▶ _TASK STATEMENT_: Reproduce the following material exactly, including every line.

▶ _PROVIDED DATA_:
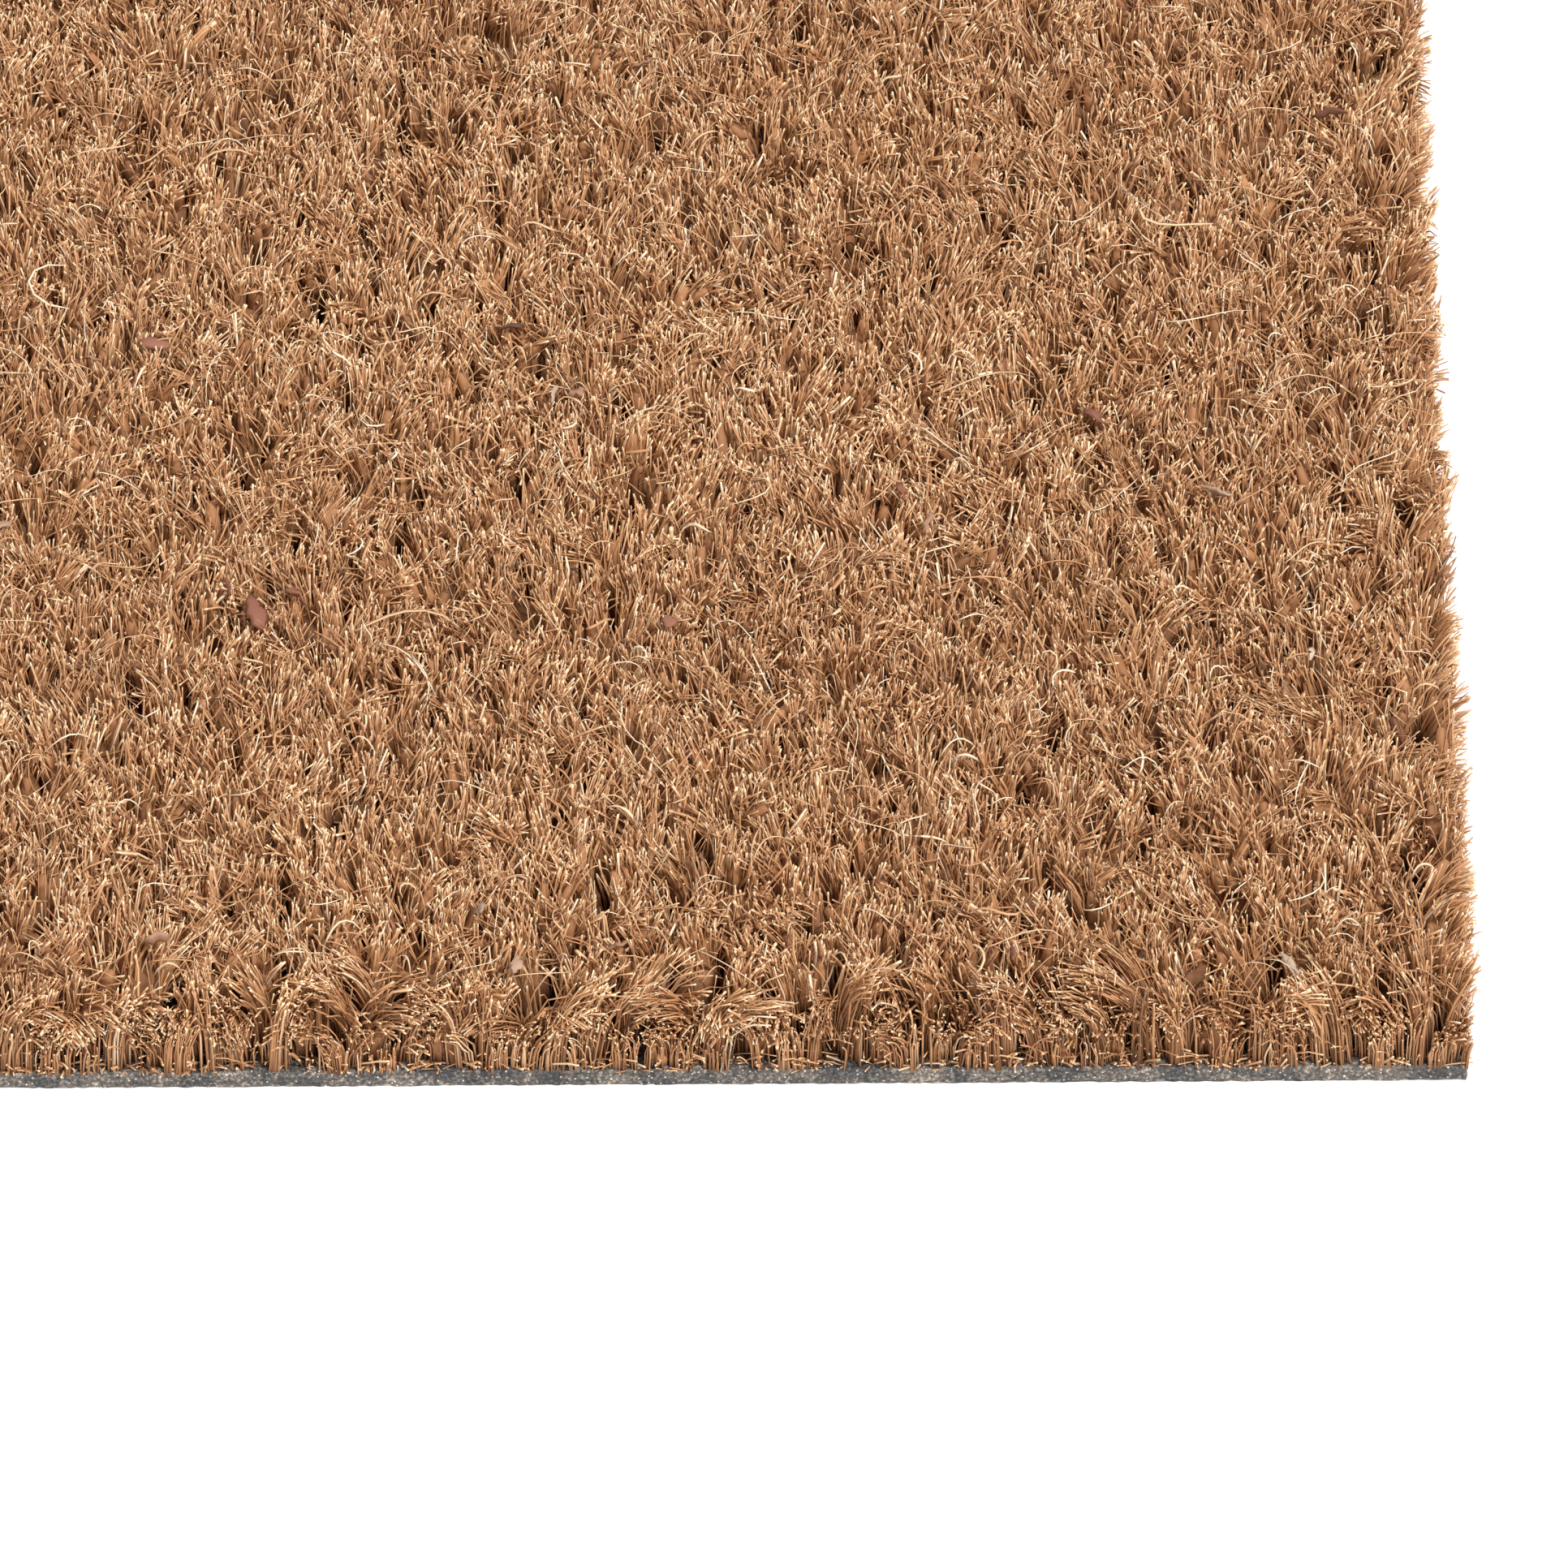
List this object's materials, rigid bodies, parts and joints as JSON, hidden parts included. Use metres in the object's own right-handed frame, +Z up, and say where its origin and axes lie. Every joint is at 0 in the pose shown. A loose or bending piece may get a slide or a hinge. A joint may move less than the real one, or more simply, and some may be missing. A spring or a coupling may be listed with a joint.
{
  "type": "door mat",
  "caption": "Rectangular coir door mat: a dense upright pile of cut coconut-fibre tufts bonded in rows to a thin flexible PVC backing, for wiping shoes at a door.",
  "frame": {"origin": "middle of the underside of the backing, on the floor", "axes": "+X along the long side, to the right; +Y along the short side, away from the front edge; +Z up, out of the pile"},
  "size_m": [0.6, 0.4, 0.017],
  "materials": {
    "pvc": "matte, finely granular flexible PVC",
    "coir": "coarse matte natural coir fibre, cut pile"
  },
  "bodies": {
    "root": {"pvc_backing": "pvc", "tuft_band_01": "coir", "tuft_band_02": "coir", "tuft_band_03": "coir", "tuft_band_04": "coir", "tuft_band_05": "coir", "tuft_band_06": "coir", "tuft_band_07": "coir", "tuft_band_08": "coir", "tuft_band_09": "coir", "tuft_band_10": "coir", "tuft_band_11": "coir", "tuft_band_12": "coir", "tuft_band_13": "coir", "tuft_band_14": "coir", "tuft_band_15": "coir", "tuft_band_16": "coir", "tuft_band_17": "coir", "tuft_band_18": "coir", "tuft_band_19": "coir", "tuft_band_20": "coir", "tuft_band_21": "coir", "tuft_band_22": "coir", "tuft_band_23": "coir", "tuft_band_24": "coir", "tuft_band_25": "coir", "tuft_band_26": "coir", "tuft_band_27": "coir", "tuft_band_28": "coir", "tuft_band_29": "coir"}
  },
  "joints": []
}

▶ _RESULT BELOW_:
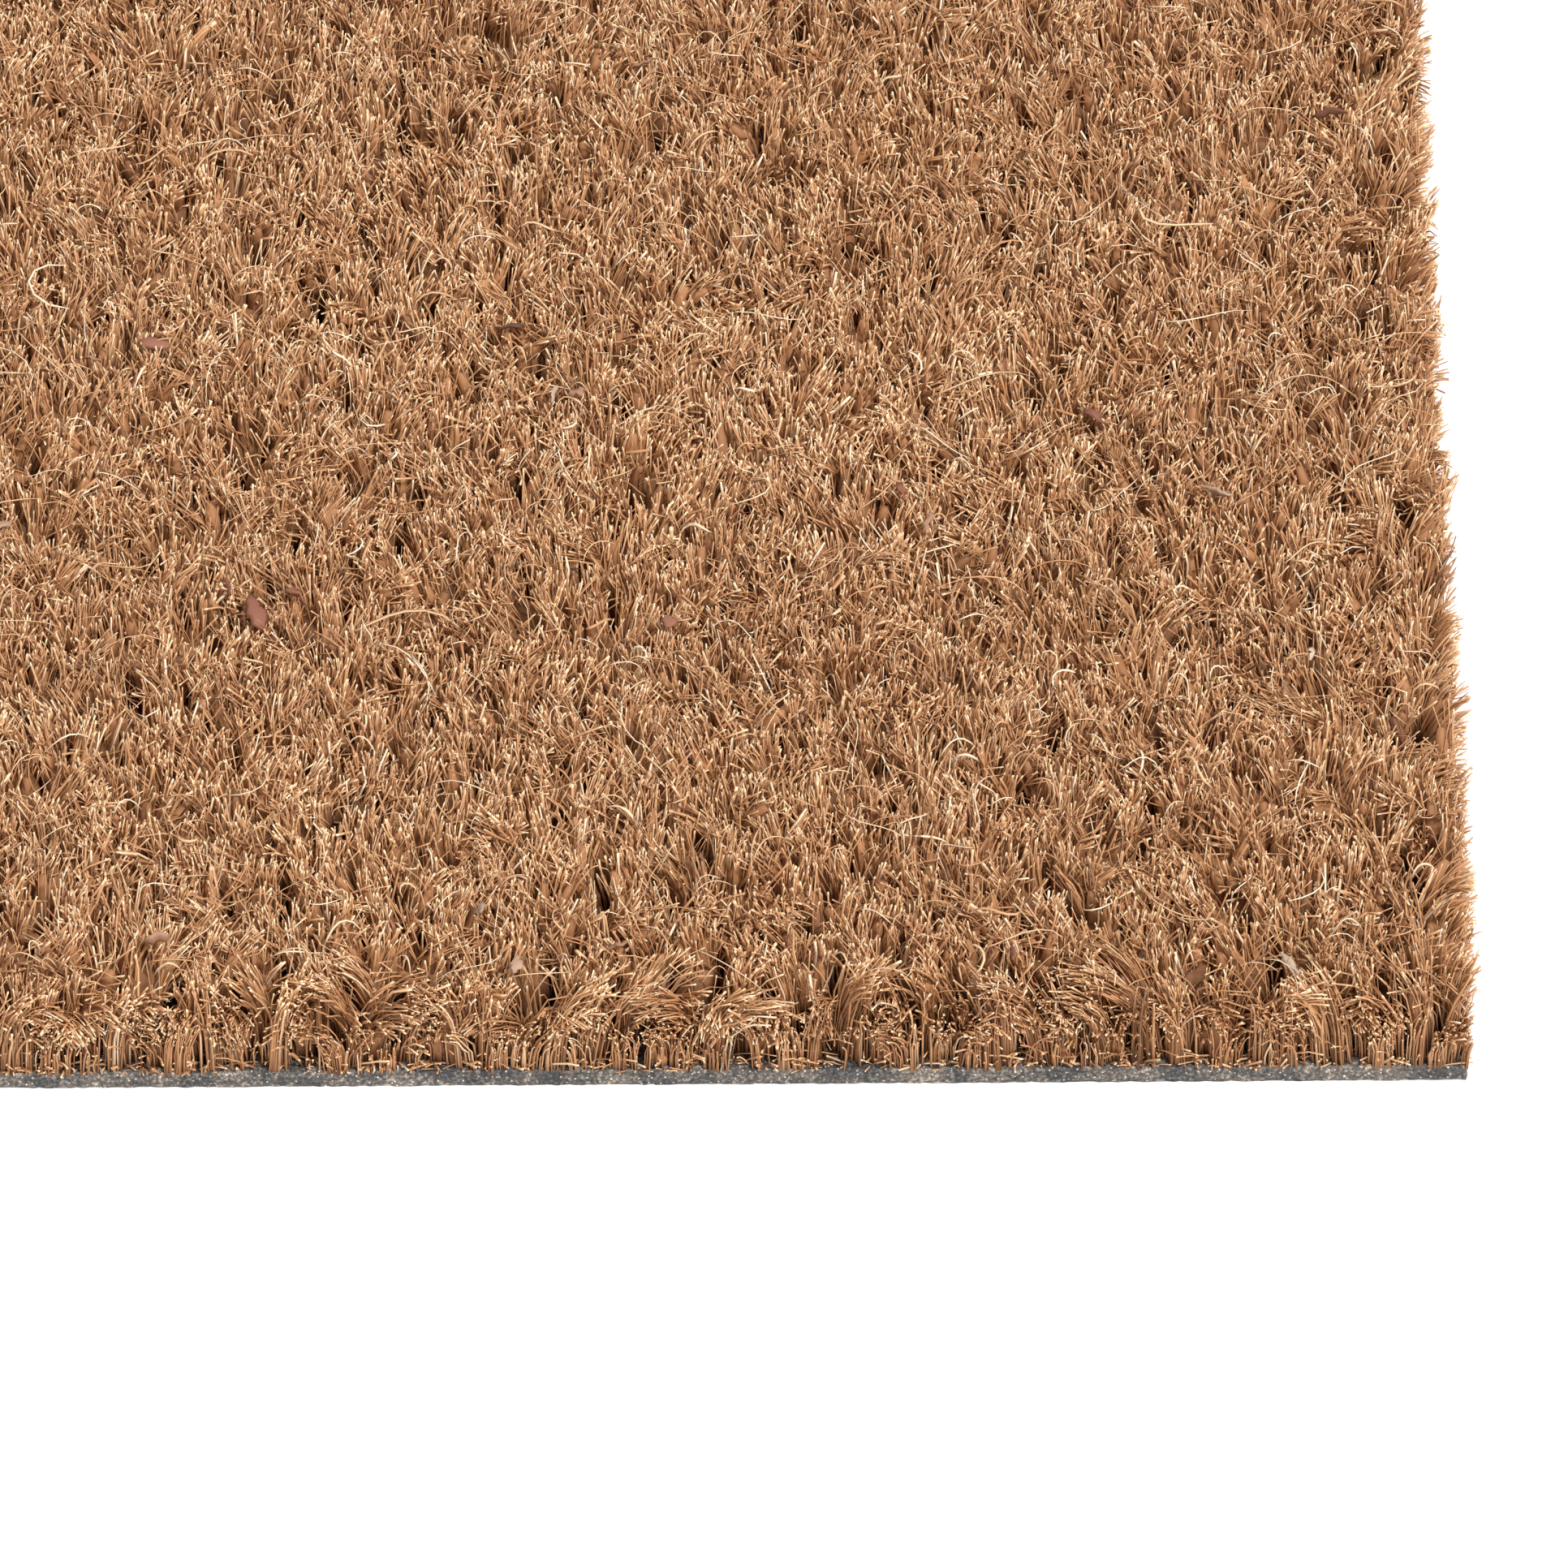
List this object's materials, rigid bodies, parts and joints as JSON, hidden parts included. Use metres in the object's own right-handed frame, +Z up, and say where its origin and axes lie. Every joint is at 0 in the pose shown. A loose or bending piece may get a slide or a hinge. A joint may move less than the real one, or more simply, and some may be missing. A spring or a coupling may be listed with a joint.
{
  "type": "door mat",
  "caption": "Rectangular coir door mat: a dense upright pile of cut coconut-fibre tufts bonded in rows to a thin flexible PVC backing, for wiping shoes at a door.",
  "frame": {"origin": "middle of the underside of the backing, on the floor", "axes": "+X along the long side, to the right; +Y along the short side, away from the front edge; +Z up, out of the pile"},
  "size_m": [0.6, 0.4, 0.017],
  "materials": {
    "pvc": "matte, finely granular flexible PVC",
    "coir": "coarse matte natural coir fibre, cut pile"
  },
  "bodies": {
    "root": {"pvc_backing": "pvc", "tuft_band_01": "coir", "tuft_band_02": "coir", "tuft_band_03": "coir", "tuft_band_04": "coir", "tuft_band_05": "coir", "tuft_band_06": "coir", "tuft_band_07": "coir", "tuft_band_08": "coir", "tuft_band_09": "coir", "tuft_band_10": "coir", "tuft_band_11": "coir", "tuft_band_12": "coir", "tuft_band_13": "coir", "tuft_band_14": "coir", "tuft_band_15": "coir", "tuft_band_16": "coir", "tuft_band_17": "coir", "tuft_band_18": "coir", "tuft_band_19": "coir", "tuft_band_20": "coir", "tuft_band_21": "coir", "tuft_band_22": "coir", "tuft_band_23": "coir", "tuft_band_24": "coir", "tuft_band_25": "coir", "tuft_band_26": "coir", "tuft_band_27": "coir", "tuft_band_28": "coir", "tuft_band_29": "coir"}
  },
  "joints": []
}